For example, as shown in FIG. 3 for the first type of task, the first two tasks or workgroups require the least off-chiplet remote traffic when assigned to APC 0, while tasks 3 and 4 require the least off-chiplet remote traffic when assigned to APC 1, and so on. In contrast, as shown in FIG. 3 for the second type of task, the first four tasks or workgroups require the least off-chiplet remote traffic when assigned to APC 0, while tasks 5-8 require the least off-chiplet remote traffic when assigned to APC 1, and so on. As the graphs 300 and 400 are both periodic, it is possible to identify a predetermined task-to-APC grouping for each type of task that will ensure efficient task assignment when tasks are assigned to a plurality of APCs based on the predetermined task-to-APC grouping for each of the different types of tasks. For example, as shown in FIG. 3, two tasks are assigned to each of the APCs before repeatedly assigning two more tasks to each of the APCs, and so on, and so an optimal predetermined task-to-APC grouping for the first type of task profiled in FIG. 3 would be two. However, as shown in FIG. 3, four tasks are assigned to each of the APCs before repeatedly assigning four more tasks to each of the APCs, and so on, and so an optimal predetermined task-to-APC grouping for the second type of task profiled in FIG. 4 would be four. After determining optimal predetermined task-to-APC groupings for different types of tasks, in some implementations, the predetermined task-to-APC groupings are stored in, e.g., GPU 115 and/or memory 105, for example in the form of a table, a kernel binary, a kernel header, or other data structure, such that the predetermined task-to-APC grouping for each of the different types of tasks indicates a number of tasks to be assigned to each APC for each of the different types of tasks, and the predetermined task-to-APC groupings are utilized for subsequent executions of the different types of tasks.

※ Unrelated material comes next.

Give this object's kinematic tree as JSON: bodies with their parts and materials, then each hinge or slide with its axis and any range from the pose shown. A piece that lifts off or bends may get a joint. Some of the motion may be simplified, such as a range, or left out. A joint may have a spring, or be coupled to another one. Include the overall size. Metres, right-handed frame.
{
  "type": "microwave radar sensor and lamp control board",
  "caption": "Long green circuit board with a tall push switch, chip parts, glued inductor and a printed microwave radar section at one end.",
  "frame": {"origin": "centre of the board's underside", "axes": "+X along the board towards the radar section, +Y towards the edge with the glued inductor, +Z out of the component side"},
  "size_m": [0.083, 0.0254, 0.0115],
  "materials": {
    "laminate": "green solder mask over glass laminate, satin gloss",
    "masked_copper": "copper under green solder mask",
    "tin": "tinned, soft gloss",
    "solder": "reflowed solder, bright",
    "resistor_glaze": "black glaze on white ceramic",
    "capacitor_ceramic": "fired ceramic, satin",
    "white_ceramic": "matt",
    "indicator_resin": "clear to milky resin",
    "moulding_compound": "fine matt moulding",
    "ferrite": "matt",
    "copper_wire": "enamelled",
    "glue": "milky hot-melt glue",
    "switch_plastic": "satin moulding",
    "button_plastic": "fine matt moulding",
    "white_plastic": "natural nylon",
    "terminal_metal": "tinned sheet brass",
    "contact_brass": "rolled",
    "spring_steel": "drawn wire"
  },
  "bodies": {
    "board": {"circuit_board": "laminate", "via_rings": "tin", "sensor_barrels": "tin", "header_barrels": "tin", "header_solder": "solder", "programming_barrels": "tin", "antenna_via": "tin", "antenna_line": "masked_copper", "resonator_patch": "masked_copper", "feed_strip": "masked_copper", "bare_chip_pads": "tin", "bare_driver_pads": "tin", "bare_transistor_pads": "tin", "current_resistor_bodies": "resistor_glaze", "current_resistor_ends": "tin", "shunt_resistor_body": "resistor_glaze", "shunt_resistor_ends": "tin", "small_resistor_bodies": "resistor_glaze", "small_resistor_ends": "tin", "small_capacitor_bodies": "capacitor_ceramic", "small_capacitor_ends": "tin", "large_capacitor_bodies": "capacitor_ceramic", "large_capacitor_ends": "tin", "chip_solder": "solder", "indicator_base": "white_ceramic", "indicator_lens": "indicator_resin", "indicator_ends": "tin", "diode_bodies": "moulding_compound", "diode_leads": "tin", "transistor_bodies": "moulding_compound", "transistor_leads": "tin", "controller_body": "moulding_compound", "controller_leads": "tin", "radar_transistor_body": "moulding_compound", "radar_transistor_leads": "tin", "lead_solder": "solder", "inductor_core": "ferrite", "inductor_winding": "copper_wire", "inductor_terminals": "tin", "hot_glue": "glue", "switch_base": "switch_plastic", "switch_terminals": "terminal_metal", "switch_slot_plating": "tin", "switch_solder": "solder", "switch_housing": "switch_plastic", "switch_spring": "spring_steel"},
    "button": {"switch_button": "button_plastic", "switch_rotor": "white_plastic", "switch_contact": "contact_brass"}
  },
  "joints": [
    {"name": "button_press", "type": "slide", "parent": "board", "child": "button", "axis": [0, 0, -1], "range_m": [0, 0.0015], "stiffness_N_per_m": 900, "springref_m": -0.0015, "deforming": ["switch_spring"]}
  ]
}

FIG. 5 is a table 500 illustrating an example of using counters to identify an efficient workgroup to processor assignment for a particular workgroup type according to some implementations. Although counters are generally useful for performing determinations of predetermined task-to-APC groupings like those described above with reference to FIGS. 3 and 4, such as to count numbers of off-chiplet remote memory requests initiated by each APC 221 and/or task, FIG. 5 relates primarily to an implementation where task-to-APC groupings are not predetermined or are determined at runtime. In such an implementation, an APC 221 such as APC 521 includes a table 500 or other data structure(s) that tracks a number of off-chiplet remote memory requests initiated by each APC 221 and/or task. For example, for a particular type of task, the table 500 in the APC 521 tracks each task or workgroup 502-1, 502-2, and 502-N separately.

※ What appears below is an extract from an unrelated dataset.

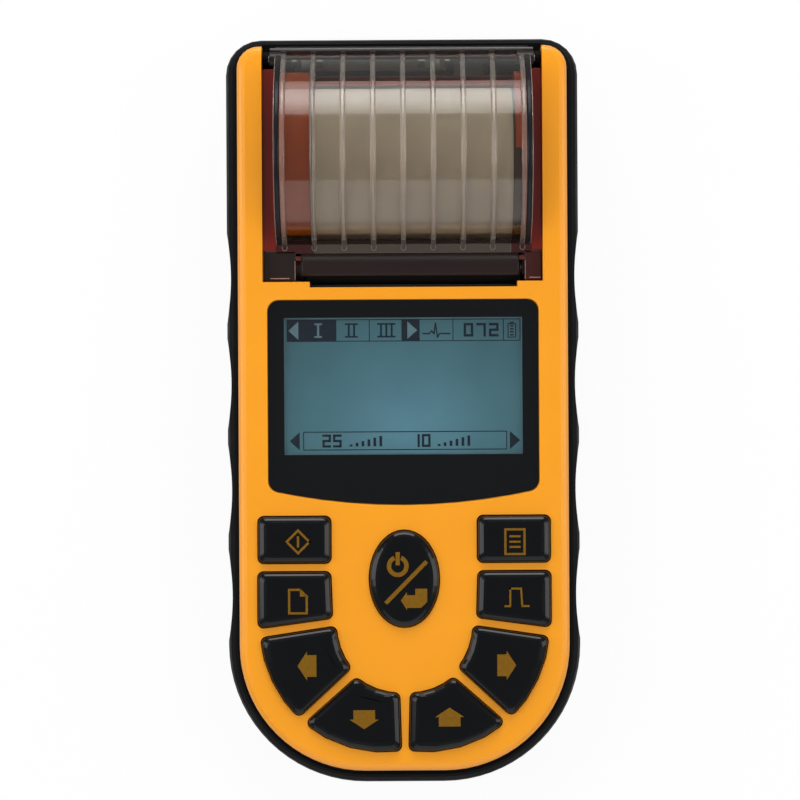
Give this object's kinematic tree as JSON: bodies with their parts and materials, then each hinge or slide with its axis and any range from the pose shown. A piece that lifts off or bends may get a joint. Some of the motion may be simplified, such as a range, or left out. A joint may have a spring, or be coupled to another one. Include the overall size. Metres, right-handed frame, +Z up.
{
  "type": "handheld ecg recorder",
  "caption": "Handheld ECG recorder with a hinged clear paper door, thermal printer, screen, oval power key and a ring of keys.",
  "frame": {"origin": "under the middle of the case, on the surface that the feet stand on", "axes": "+X to the user's right, +Y towards the paper door and printer end, +Z up out of the front face"},
  "size_m": [0.09, 0.19, 0.0463],
  "materials": {
    "black_shell": "fine satin grain",
    "orange_cover": "fine satin",
    "rubber": "matt",
    "screw_steel": "plated",
    "window": "polished",
    "black_print": "printed film",
    "lcd": "polarised film",
    "black_metal": "blackened",
    "white_plastic": "milky",
    "board_green": "solder mask",
    "chip_black": "moulded",
    "bright_metal": "tin plated",
    "silicone": "matt",
    "cell_wrap": "shrink wrap",
    "contact_brass": "gold plated",
    "insert_blue": "moulded",
    "orange_tray": "satin",
    "frame_black": "powder coated",
    "ceramic": "glazed",
    "aluminium": "milled",
    "spring_steel": "rolled",
    "ribbon": "film",
    "motor_can": "drawn can",
    "paper": "thermal coated",
    "clear_brown": "polished",
    "bush_brass": "sintered",
    "gear_black": "acetal",
    "cardboard": "wound card",
    "key_black": "polished"
  },
  "bodies": {
    "case": {"rear_cover": "black_shell", "front_cover": "orange_cover", "battery_cover": "black_shell", "rubber_feet": "rubber", "case_screws": "screw_steel", "battery_cover_screws": "screw_steel", "display_lens": "window", "lens_mask": "black_print", "lcd_panel": "lcd", "lcd_bezel": "black_metal", "lcd_backlight": "white_plastic", "lcd_board": "board_green", "main_board": "board_green", "board_chips": "chip_black", "shield_can": "bright_metal", "buzzer": "chip_black", "board_screws": "screw_steel", "keypad_mat": "silicone", "battery_cells": "cell_wrap", "battery_contacts": "contact_brass", "port_board": "board_green", "lead_socket_shell": "bright_metal", "lead_socket_insert": "insert_blue", "lead_socket_posts": "bright_metal", "usb_socket": "bright_metal", "power_jack": "chip_black", "paper_tray": "orange_tray", "tray_screws": "screw_steel", "printer_frame": "frame_black", "frame_screws": "screw_steel", "thermal_head": "ceramic", "head_heatsink": "aluminium", "head_spring": "spring_steel", "head_ribbon": "ribbon", "stepper_motor": "motor_can", "idler_axle": "screw_steel", "paper_web": "paper", "hinge_pins": "screw_steel"},
    "door": {"paper_door": "clear_brown", "platen_bushes": "gear_black"},
    "platen": {"platen_rubber": "rubber", "platen_shaft": "screw_steel", "platen_gear": "gear_black"},
    "idler": {"idler_gear": "gear_black"},
    "motor_rotor": {"motor_shaft": "screw_steel", "motor_pinion": "bush_brass"},
    "roll": {"paper_roll": "paper", "paper_core": "cardboard"},
    "key_start_body": {"key_start": "key_black"},
    "key_mode_body": {"key_mode": "key_black"},
    "key_left_body": {"key_left": "key_black"},
    "key_down_body": {"key_down": "key_black"},
    "key_up_body": {"key_up": "key_black"},
    "key_right_body": {"key_right": "key_black"},
    "key_calibrate_body": {"key_calibrate": "key_black"},
    "key_report_body": {"key_report": "key_black"},
    "key_power_body": {"key_power": "key_black"}
  },
  "joints": [
    {"name": "door_hinge", "type": "hinge", "parent": "case", "child": "door", "pos_m": [0, 0.089, 0.0295], "axis": [-1, 0, 0], "range_deg": [0, 95], "deforming": ["paper_web"]},
    {"name": "roll_spin", "type": "hinge", "parent": "case", "child": "roll", "pos_m": [0, 0.063, 0.0232], "axis": [-1, 0, 0], "continuous": true},
    {"name": "platen_spin", "type": "hinge", "parent": "door", "child": "platen", "pos_m": [0, 0.0364, 0.0252], "axis": [-1, 0, 0], "continuous": true},
    {"name": "idler_spin", "type": "hinge", "parent": "case", "child": "idler", "pos_m": [0, 0.03713, 0.01623], "axis": [-1, 0, 0], "continuous": true},
    {"name": "motor_spin", "type": "hinge", "parent": "case", "child": "motor_rotor", "pos_m": [0, 0.03313, 0.0093], "axis": [-1, 0, 0], "continuous": true},
    {"name": "key_start_press", "type": "slide", "parent": "case", "child": "key_start_body", "axis": [0, 0, -1], "range_m": [0, 0.0009], "stiffness_N_per_m": 300, "springref_m": -0.0003, "deforming": ["keypad_mat"]},
    {"name": "key_mode_press", "type": "slide", "parent": "case", "child": "key_mode_body", "axis": [0, 0, -1], "range_m": [0, 0.0009], "stiffness_N_per_m": 300, "springref_m": -0.0003, "deforming": ["keypad_mat"]},
    {"name": "key_left_press", "type": "slide", "parent": "case", "child": "key_left_body", "axis": [0, 0, -1], "range_m": [0, 0.0009], "stiffness_N_per_m": 300, "springref_m": -0.0003, "deforming": ["keypad_mat"]},
    {"name": "key_down_press", "type": "slide", "parent": "case", "child": "key_down_body", "axis": [0, 0, -1], "range_m": [0, 0.0009], "stiffness_N_per_m": 300, "springref_m": -0.0003, "deforming": ["keypad_mat"]},
    {"name": "key_up_press", "type": "slide", "parent": "case", "child": "key_up_body", "axis": [0, 0, -1], "range_m": [0, 0.0009], "stiffness_N_per_m": 300, "springref_m": -0.0003, "deforming": ["keypad_mat"]},
    {"name": "key_right_press", "type": "slide", "parent": "case", "child": "key_right_body", "axis": [0, 0, -1], "range_m": [0, 0.0009], "stiffness_N_per_m": 300, "springref_m": -0.0003, "deforming": ["keypad_mat"]},
    {"name": "key_calibrate_press", "type": "slide", "parent": "case", "child": "key_calibrate_body", "axis": [0, 0, -1], "range_m": [0, 0.0009], "stiffness_N_per_m": 300, "springref_m": -0.0003, "deforming": ["keypad_mat"]},
    {"name": "key_report_press", "type": "slide", "parent": "case", "child": "key_report_body", "axis": [0, 0, -1], "range_m": [0, 0.0009], "stiffness_N_per_m": 300, "springref_m": -0.0003, "deforming": ["keypad_mat"]},
    {"name": "key_power_press", "type": "slide", "parent": "case", "child": "key_power_body", "axis": [0, 0, -1], "range_m": [0, 0.0009], "stiffness_N_per_m": 300, "springref_m": -0.0003, "deforming": ["keypad_mat"]}
  ],
  "couplings": [
    {"joint": "platen_spin", "follows": "roll_spin", "ratio": 4.5238},
    {"joint": "idler_spin", "follows": "roll_spin", "ratio": -3.6191},
    {"joint": "motor_spin", "follows": "roll_spin", "ratio": 6.0317}
  ]
}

At runtime for a particular type of task, after resetting each of the counters to zero, each time the task or workgroup 502-1 initiates an off-chiplet and/or remote memory request, the APC 521 increments a counter corresponding to that particular memory. For example, in some implementations, counter 1 504-1 corresponds to a first remote HBM, counter 2 506-1 corresponds to a second remote HBM, and counter N 508-1 corresponds to a third remote HBM. Similarly, each time the workgroup 502-2 initiates an off-chiplet and/or remote memory request, the APC 521 increments a counter corresponding to that particular memory, such as counter 1 504-2, counter 2 506-2, and counter N 508-2. Again similarly, each time the workgroup 502-N initiates an off-chiplet and/or remote memory request, the APC 521 increments a counter corresponding to that particular memory, such as counter 1 504-N, counter 2 506-N, and counter N 508-N. Next, in some implementations, a graph similar to the examples of FIGS. 3 and 4 is generated and an optimal APC for executing each task is determined. That is, after a scheduler such as the scheduler 112 of FIG. 1 applies round robin task scheduling for a number of tasks identified as workgroups 502 in FIG. 5 and the tasks finish execution or have executed for an amount of time sufficient to gain confidence in the observed profiling information, the APC 521 and/or GPU 115 determines which APC requires the least off-chiplet remote traffic for each task or workgroup 502.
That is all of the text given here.